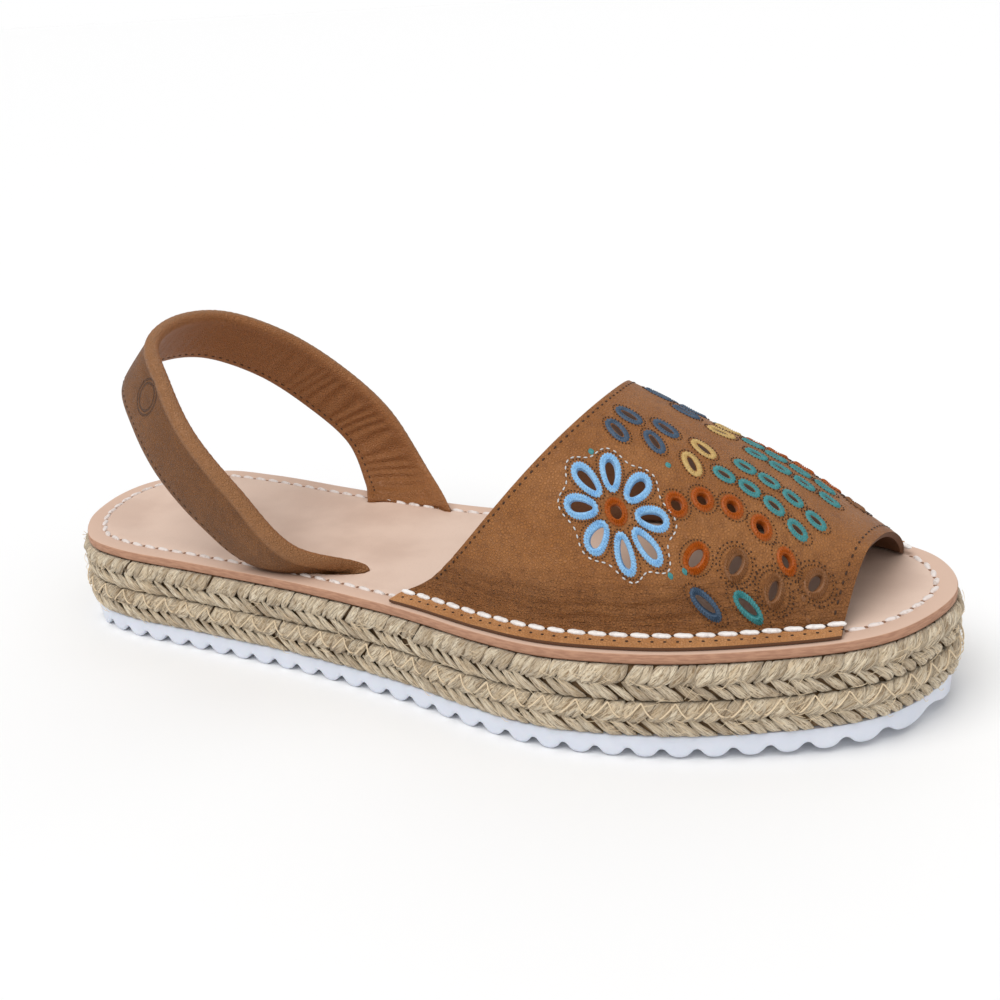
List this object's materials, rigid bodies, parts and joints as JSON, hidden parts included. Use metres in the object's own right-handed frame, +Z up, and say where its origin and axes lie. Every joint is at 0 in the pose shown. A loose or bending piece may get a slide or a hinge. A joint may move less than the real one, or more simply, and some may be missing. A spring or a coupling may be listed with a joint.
{
  "type": "platform sandal",
  "caption": "Open toe platform sandal for a right foot: leather vamp with cutwork, folded heel strap, stitched insole, jute braid platform and ribbed outsole.",
  "frame": {"origin": "on the ground under the middle of the sole", "axes": "+X from heel to toe, +Y to the inner side of the foot, +Z up"},
  "size_m": [0.2632, 0.0941, 0.09],
  "materials": {
    "outsole_rubber": "cool white moulded rubber, satin",
    "jute": "natural plaited jute, matt",
    "insole_leather": "smooth vegetable tanned leather, pale pink beige",
    "vamp_leather": "tan grain leather, soft sheen",
    "strap_leather": "brown nappa leather, soft sheen"
  },
  "bodies": {
    "root": {"outsole": "outsole_rubber", "jute_braid_lower": "jute", "jute_braid_upper": "jute", "insole": "insole_leather", "vamp": "vamp_leather", "heel_strap": "strap_leather"}
  },
  "joints": []
}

_Task details_
Scan the listing above and identify each line holding the string "materials"; copy every such line.

_Solution below_
List this object's materials, rigid bodies, parts and joints as JSON, hidden parts included. Use metres in the object's own right-handed frame, +Z up, and say where its origin and axes lie. Every joint is at 0 in the pose shown. A loose or bending piece may get a slide or a hinge. A joint may move less than the real one, or more simply, and some may be missing. A spring or a coupling may be listed with a joint.
  "materials": {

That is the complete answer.